Wobei bei der Themenwahl eine gewisse Selbstreferenz auf der Hand liegt: Das Ausstellungshaus am Karlsplatz, das seit Anfang Februar wegen des bevorstehenden Umbaus geschlossen ist, ist nämlich derzeit selbst damit beschäftigt, seine Sammlung zu verpacken und ins Lager zu schaffen. "Da stehen unglaublich viele Kisten herum, die eingeräumt werden und dann in unser Selfstorage geliefert werden, nämlich in unser Depot in Himberg", berichtete Wien Museum-Direktor Matti Bunzl bei der Pressekonferenz anlässlich der Eröffnung der Ausstellung "Wo Dinge wohnen. Das Phänomen Selfstorage" am Mittwoch. "Wegwerfen ist für uns aber keine Option", betonte Kuratorin Martina Nußbaumer scherzhaft.

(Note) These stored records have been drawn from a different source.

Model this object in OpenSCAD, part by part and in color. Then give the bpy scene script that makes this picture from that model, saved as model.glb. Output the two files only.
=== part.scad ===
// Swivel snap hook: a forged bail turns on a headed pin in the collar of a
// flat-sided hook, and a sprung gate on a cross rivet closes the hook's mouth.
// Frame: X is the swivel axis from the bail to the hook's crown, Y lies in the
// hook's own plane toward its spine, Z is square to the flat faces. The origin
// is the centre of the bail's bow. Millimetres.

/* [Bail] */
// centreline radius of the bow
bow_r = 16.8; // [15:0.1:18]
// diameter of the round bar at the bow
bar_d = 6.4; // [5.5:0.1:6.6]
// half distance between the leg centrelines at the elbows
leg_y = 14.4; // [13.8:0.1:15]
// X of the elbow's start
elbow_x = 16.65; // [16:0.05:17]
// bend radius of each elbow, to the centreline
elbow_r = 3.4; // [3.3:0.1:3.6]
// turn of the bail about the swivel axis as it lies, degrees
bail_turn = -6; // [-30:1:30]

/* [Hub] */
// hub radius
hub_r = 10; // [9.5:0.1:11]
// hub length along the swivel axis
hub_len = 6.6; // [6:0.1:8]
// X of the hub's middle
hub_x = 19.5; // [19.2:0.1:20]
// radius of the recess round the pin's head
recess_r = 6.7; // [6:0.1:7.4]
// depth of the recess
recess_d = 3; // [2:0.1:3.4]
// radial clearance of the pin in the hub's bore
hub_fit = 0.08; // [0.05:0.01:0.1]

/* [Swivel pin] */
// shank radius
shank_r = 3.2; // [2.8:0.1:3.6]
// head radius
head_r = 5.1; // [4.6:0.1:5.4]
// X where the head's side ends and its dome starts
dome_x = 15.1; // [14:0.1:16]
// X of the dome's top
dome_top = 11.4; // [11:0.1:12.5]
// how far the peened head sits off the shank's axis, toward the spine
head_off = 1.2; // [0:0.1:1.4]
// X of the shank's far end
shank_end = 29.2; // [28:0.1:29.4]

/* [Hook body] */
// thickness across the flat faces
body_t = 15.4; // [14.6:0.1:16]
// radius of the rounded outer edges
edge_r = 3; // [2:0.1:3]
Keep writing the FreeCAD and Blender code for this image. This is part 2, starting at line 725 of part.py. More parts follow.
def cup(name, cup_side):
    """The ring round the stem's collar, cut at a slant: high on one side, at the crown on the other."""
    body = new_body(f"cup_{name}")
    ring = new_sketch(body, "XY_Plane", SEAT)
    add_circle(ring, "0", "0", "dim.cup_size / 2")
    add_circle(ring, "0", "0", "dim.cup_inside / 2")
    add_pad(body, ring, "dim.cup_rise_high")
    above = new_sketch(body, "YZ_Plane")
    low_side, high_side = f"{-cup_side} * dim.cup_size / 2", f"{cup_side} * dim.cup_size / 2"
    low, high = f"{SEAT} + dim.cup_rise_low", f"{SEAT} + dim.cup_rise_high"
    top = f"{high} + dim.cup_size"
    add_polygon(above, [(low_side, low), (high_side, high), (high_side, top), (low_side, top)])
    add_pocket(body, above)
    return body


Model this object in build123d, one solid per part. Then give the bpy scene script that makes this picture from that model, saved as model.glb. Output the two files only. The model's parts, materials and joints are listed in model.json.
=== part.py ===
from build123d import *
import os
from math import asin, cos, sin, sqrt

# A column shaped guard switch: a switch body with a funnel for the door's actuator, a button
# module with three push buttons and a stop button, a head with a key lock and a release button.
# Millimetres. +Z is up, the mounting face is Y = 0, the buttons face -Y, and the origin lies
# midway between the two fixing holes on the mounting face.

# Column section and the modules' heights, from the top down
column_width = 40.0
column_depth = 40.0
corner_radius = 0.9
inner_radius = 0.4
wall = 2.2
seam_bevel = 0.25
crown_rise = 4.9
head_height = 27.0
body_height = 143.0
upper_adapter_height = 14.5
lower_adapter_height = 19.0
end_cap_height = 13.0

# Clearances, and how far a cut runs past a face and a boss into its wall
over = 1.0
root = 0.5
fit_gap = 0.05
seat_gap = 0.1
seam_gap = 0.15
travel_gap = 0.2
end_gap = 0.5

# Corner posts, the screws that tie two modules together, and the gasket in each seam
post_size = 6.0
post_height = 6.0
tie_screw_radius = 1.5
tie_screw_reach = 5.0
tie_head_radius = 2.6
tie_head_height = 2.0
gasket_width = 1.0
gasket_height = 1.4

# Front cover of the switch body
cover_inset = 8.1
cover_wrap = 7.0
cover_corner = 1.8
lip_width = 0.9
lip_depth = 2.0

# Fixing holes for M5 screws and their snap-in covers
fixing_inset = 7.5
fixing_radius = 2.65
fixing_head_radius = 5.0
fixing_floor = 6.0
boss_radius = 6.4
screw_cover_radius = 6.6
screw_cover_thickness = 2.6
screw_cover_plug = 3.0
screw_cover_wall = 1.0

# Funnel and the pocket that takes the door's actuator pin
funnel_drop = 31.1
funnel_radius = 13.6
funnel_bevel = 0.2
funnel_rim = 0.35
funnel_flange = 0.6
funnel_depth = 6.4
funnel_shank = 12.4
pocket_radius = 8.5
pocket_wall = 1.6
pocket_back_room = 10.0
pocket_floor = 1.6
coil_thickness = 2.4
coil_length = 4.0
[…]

Während der Schließzeit wird das MUSA, das seit 2018 zum Wien Museum gehört und sonst Wiener Gegenwartskunst zeigt, auch für kulturhistorische Ausstellungen genutzt. Das MUSA wurde dafür adaptiert: In dem Museum neben dem Rathaus gibt es nun einen kleinen Shop und ein Cafe. Ist der MUSA-Besuch üblicherweise gratis, gibt es für die Ausweichprojekte des Wien Museums spezielle Tarife: Eine Vollpreiskarte kostet 7 Euro, ermäßigte Tickets 5 Euro.

In der Ausstellung werden sechs Menschen und ihre Schätze, die sie in verschiedenen Lagerräumen in Wien verstauen, porträtiert. Der Ausstellungsraum wurde in Anlehnung an ein Containerlager konzipiert. Abteile aus weißem Wellblech bilden die Lagerstätten der sechs porträtierten Menschen mitsamt einem Teil ihrer Besitztümer nach.

In Wien wurde der erste Selfstorage (von "Self Service Storage"), also Lagerräume, die angemietet werden können und fast rund um die Uhr zugänglich sind, 1999 "mit einer bescheidenen Fläche von 195 Quadratmetern" eröffnet, erzählte Peter Stuiber, der die Schau gemeinsam mit Nußbaumer kuratiert hat. Mittlerweile gibt es rund 15 Anbieter am Wiener Markt, die insgesamt geschätzt 95.000 Quadratmeter Lagerfläche an 60 Standorten anbieten.

Die langen Korridore mit verschlossenen Türen, die auf Fotos in der Schau abgebildet sind, machen neugierig darauf, was sich dahinter verbirgt. In der Ausstellung, für die zumindest sechs Mieter ihre Depots geöffnet haben, kann diese Neugier ein bisschen befriedigt werden. Zu entdecken gibt es etwa die Kleidersammlung von Renata Werdung, die ihre knapp drei Quadratmeter Lagerfläche als begehbaren Kleiderschrank nutzt und dort Abendkleider aus 30 Jahren Opernballbesuchen verstaut. Eine Modedesignerin verwahrt alte Schnittmuster, ein Komponist Audioaufnahmen und Manuskripte und eine Frau unter anderem altes Kinderspielzeug mit der Hoffnung, es an künftige Enkelkinder weitergeben zu können.

Die externen Lager regen auch die Fantasie von Filmemachern an. "Da hat der Selfstorage so ein bisschen den Keller abgelöst", sagte Nußbaumer. Eine Auswahl an Filmausschnitten von "Das Schweigen der Lämmer" über "Tatort" bis zu "Breaking Bad" zeigt, wie die Lagerräume als Ort des Schreckens, überraschender Funde oder als Zufluchtsort inszeniert werden.

Die "Häuser für Dinge", etwa das wuchtige "My Place"-Gebäude am Gaudenzdorfer Gürtel oder zuplakatierte Lagerräume in Erdgeschoßlokalen, sind auch Anlass für Debatten um das Stadtbild. Dieser Frage wird zwar leider nicht in der Ausstellung selbst nachgegangen, sie wird aber in einer Begleitveranstaltung am 28. März diskutiert. Die Schau, die am Donnerstag eröffnet wird, läuft bis 7. April.